Repeat the lines of the data that follow, please, starting at the first and stopping after the one with "lambda edge: min(vertex.Point.z".

## Recorded data
-- Begin --

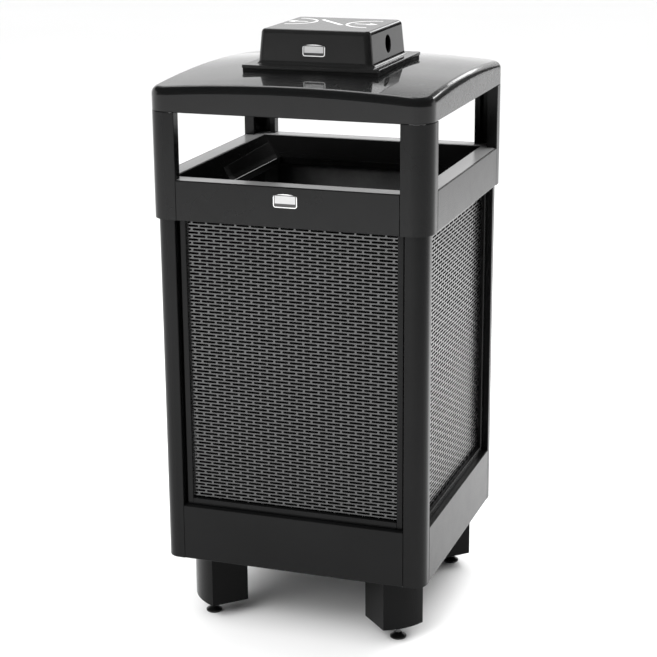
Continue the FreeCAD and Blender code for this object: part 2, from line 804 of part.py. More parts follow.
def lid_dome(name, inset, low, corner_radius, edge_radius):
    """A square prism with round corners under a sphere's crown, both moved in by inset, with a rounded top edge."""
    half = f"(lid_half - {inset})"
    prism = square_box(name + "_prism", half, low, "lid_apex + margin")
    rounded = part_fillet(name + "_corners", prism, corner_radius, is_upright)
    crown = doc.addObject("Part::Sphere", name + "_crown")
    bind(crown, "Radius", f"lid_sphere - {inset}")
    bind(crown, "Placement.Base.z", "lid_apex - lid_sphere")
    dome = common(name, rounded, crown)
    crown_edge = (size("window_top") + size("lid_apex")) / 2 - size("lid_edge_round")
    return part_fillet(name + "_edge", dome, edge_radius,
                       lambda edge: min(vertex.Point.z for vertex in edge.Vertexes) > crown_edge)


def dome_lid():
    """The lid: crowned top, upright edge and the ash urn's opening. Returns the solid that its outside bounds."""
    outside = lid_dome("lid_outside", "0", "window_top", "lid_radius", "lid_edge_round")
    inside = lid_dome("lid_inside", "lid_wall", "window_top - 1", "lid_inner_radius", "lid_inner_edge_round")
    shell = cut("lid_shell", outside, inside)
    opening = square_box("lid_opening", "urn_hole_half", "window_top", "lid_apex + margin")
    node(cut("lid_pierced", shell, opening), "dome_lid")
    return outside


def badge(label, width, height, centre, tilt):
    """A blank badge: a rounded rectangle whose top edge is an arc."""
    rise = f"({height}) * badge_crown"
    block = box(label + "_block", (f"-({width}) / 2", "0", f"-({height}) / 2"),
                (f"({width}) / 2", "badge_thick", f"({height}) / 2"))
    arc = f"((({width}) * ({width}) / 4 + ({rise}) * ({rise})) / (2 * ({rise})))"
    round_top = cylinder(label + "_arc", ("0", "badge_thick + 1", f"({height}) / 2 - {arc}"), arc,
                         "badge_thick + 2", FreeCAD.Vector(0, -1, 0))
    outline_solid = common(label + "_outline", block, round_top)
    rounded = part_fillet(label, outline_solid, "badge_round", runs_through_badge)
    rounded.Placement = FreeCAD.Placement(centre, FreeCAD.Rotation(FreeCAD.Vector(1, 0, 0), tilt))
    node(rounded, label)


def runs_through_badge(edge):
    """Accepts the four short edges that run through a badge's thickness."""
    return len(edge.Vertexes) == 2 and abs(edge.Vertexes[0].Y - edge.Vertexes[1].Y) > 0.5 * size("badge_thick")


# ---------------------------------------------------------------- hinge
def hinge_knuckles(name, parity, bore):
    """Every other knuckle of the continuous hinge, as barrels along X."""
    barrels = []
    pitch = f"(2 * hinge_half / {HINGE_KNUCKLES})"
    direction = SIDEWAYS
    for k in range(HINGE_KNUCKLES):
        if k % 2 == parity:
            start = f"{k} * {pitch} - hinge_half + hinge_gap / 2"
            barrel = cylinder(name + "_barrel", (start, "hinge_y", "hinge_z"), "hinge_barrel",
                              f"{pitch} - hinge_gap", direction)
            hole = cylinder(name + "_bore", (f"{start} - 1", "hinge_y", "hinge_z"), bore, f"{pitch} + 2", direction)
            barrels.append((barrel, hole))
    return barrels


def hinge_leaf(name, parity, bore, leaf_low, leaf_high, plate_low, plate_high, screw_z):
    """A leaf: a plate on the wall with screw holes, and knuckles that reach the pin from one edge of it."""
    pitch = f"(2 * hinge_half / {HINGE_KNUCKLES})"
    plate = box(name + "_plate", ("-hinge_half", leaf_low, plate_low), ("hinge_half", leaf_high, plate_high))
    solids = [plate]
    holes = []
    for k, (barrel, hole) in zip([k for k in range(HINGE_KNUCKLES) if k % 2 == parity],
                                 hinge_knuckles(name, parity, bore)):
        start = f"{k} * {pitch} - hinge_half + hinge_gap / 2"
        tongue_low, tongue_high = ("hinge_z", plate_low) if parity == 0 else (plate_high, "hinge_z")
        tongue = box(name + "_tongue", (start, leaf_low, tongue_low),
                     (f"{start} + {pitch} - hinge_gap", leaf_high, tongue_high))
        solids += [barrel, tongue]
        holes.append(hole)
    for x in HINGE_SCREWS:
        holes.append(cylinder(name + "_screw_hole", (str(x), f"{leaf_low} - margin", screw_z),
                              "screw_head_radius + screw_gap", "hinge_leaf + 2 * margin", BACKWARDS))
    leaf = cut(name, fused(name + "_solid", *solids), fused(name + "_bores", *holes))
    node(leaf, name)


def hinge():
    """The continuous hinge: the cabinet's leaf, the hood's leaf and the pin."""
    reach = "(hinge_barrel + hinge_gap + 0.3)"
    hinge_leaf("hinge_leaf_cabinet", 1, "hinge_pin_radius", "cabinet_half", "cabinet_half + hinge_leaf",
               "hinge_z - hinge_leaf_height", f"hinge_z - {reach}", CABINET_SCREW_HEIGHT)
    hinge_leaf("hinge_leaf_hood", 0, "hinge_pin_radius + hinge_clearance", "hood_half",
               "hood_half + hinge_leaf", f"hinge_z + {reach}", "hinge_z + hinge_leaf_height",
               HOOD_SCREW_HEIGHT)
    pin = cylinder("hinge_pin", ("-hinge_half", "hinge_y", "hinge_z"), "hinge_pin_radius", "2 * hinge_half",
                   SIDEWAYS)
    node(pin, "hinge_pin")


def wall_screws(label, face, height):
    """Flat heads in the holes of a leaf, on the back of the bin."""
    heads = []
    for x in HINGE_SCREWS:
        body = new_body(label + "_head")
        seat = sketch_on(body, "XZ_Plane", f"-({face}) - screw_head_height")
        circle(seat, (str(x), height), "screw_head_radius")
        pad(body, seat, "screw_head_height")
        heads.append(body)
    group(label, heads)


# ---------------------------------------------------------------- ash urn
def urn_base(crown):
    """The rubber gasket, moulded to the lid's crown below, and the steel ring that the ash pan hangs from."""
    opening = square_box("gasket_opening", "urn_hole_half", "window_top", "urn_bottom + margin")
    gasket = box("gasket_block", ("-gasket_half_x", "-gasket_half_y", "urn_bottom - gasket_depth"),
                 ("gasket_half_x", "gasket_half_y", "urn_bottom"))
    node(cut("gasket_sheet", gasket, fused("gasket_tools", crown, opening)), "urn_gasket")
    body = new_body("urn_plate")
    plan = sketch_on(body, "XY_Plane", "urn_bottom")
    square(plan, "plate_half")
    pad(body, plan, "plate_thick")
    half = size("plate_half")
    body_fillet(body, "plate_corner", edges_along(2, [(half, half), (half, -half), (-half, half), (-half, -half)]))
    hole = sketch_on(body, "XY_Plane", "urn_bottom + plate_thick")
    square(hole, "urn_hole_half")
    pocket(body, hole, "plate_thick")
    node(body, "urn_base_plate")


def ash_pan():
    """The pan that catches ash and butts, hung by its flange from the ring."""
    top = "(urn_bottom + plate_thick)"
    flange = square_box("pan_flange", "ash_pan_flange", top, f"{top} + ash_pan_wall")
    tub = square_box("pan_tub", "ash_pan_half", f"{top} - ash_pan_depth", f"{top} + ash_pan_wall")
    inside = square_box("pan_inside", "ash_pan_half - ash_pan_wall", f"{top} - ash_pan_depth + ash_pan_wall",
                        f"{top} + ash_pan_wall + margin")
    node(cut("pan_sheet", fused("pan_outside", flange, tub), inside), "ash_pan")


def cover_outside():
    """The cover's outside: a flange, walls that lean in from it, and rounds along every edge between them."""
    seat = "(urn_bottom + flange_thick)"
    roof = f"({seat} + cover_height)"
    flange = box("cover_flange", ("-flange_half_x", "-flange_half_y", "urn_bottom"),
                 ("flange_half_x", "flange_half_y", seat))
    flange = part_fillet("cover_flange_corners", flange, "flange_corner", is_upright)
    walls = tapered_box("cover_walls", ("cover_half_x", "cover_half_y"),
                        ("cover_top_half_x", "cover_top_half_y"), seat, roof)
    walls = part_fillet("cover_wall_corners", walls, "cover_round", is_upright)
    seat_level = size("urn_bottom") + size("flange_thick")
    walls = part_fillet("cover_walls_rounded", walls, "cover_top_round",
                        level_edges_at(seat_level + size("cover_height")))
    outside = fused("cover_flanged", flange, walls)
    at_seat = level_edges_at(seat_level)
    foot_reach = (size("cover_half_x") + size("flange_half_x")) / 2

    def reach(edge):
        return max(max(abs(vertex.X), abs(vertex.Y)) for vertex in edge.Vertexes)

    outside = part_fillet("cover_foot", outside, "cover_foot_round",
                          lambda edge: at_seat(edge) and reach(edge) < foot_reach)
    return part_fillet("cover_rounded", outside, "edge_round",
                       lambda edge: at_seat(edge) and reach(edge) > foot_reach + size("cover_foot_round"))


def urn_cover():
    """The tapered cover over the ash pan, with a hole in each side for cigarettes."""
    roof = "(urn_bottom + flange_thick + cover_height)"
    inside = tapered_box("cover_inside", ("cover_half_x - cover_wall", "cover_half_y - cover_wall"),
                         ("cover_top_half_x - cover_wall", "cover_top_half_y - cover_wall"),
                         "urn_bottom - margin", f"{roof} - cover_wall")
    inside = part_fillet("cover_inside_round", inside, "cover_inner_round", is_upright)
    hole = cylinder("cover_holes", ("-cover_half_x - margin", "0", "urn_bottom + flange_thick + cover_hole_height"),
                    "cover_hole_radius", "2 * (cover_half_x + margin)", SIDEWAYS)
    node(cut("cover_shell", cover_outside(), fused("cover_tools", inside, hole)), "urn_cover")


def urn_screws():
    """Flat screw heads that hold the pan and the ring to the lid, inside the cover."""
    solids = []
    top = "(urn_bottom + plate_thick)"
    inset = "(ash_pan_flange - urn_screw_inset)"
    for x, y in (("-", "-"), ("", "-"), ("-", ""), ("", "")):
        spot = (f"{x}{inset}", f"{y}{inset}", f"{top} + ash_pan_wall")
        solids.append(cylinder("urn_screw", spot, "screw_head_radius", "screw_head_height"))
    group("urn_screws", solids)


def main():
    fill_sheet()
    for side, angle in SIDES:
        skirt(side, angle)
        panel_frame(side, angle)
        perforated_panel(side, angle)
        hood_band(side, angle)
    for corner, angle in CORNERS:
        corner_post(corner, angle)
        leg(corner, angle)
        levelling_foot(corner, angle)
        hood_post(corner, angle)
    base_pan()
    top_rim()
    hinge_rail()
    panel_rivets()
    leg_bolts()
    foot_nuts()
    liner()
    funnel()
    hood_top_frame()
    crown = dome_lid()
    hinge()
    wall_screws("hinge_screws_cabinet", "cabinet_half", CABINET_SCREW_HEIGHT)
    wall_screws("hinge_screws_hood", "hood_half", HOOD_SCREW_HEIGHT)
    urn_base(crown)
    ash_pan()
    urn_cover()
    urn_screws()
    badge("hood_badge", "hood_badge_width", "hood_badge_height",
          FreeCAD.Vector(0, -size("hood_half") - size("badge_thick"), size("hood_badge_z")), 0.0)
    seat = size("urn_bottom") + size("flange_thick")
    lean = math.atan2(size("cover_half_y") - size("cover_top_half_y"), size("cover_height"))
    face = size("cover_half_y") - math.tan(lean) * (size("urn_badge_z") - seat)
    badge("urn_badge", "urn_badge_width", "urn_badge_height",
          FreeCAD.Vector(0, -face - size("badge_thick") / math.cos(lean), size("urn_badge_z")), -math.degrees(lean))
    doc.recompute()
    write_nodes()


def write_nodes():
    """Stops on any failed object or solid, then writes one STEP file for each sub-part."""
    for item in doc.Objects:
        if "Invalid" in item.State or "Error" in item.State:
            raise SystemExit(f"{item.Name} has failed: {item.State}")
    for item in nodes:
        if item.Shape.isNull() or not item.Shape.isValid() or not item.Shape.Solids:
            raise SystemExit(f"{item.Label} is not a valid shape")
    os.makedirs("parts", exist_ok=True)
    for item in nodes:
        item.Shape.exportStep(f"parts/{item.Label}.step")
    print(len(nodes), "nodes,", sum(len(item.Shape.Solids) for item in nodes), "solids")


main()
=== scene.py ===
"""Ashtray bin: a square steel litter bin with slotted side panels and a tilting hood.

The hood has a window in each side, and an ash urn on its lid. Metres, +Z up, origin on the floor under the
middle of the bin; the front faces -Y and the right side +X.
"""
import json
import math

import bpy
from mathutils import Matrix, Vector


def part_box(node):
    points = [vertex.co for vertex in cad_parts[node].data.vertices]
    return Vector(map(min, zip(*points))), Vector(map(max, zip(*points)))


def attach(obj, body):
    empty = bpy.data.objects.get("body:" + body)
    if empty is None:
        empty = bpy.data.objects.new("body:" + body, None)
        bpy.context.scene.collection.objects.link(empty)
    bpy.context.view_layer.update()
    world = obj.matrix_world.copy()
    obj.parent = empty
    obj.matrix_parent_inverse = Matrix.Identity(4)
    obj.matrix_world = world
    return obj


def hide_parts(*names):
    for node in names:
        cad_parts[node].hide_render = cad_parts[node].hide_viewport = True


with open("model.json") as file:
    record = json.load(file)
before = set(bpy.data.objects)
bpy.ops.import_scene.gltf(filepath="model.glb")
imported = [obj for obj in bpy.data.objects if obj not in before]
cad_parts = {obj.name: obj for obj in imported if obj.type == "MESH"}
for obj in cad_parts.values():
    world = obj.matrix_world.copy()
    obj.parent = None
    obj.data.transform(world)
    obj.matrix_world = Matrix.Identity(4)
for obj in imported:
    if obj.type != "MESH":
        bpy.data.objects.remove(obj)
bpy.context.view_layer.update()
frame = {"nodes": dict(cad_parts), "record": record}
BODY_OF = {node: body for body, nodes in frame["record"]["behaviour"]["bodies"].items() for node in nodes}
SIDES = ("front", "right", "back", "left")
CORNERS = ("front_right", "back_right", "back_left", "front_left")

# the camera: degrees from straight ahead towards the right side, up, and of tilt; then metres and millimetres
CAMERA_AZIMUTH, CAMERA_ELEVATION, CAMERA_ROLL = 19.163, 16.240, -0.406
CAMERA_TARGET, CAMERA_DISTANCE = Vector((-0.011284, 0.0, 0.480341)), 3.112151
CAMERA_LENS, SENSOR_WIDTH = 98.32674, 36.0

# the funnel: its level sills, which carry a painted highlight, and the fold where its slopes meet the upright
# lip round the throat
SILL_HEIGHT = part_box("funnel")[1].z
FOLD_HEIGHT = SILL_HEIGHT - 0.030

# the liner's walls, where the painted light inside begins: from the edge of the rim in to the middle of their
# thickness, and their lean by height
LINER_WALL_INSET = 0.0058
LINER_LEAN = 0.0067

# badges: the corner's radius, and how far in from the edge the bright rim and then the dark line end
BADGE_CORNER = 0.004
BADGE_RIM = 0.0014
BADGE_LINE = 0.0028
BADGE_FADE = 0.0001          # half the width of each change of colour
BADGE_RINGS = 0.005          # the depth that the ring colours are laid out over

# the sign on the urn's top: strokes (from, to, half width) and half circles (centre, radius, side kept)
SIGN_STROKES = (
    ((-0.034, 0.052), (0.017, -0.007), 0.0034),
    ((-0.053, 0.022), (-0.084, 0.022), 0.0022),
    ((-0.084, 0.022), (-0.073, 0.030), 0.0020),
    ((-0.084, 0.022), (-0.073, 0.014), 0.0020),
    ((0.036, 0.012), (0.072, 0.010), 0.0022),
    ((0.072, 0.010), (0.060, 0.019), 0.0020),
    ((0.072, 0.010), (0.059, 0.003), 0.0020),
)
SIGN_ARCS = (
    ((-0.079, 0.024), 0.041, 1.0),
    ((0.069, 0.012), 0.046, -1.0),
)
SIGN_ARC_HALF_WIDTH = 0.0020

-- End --

## Result of the exercise
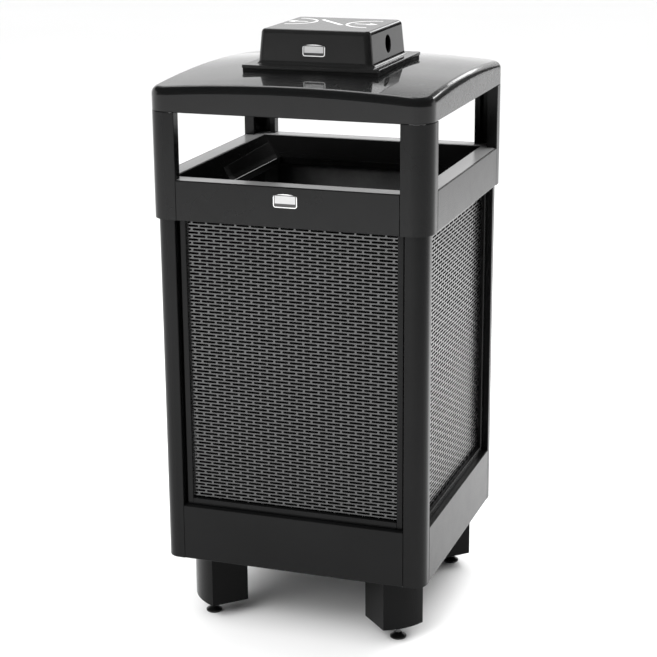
Continue the FreeCAD and Blender code for this object: part 2, from line 804 of part.py. More parts follow.
def lid_dome(name, inset, low, corner_radius, edge_radius):
    """A square prism with round corners under a sphere's crown, both moved in by inset, with a rounded top edge."""
    half = f"(lid_half - {inset})"
    prism = square_box(name + "_prism", half, low, "lid_apex + margin")
    rounded = part_fillet(name + "_corners", prism, corner_radius, is_upright)
    crown = doc.addObject("Part::Sphere", name + "_crown")
    bind(crown, "Radius", f"lid_sphere - {inset}")
    bind(crown, "Placement.Base.z", "lid_apex - lid_sphere")
    dome = common(name, rounded, crown)
    crown_edge = (size("window_top") + size("lid_apex")) / 2 - size("lid_edge_round")
    return part_fillet(name + "_edge", dome, edge_radius,
                       lambda edge: min(vertex.Point.z for vertex in edge.Vertexes) > crown_edge)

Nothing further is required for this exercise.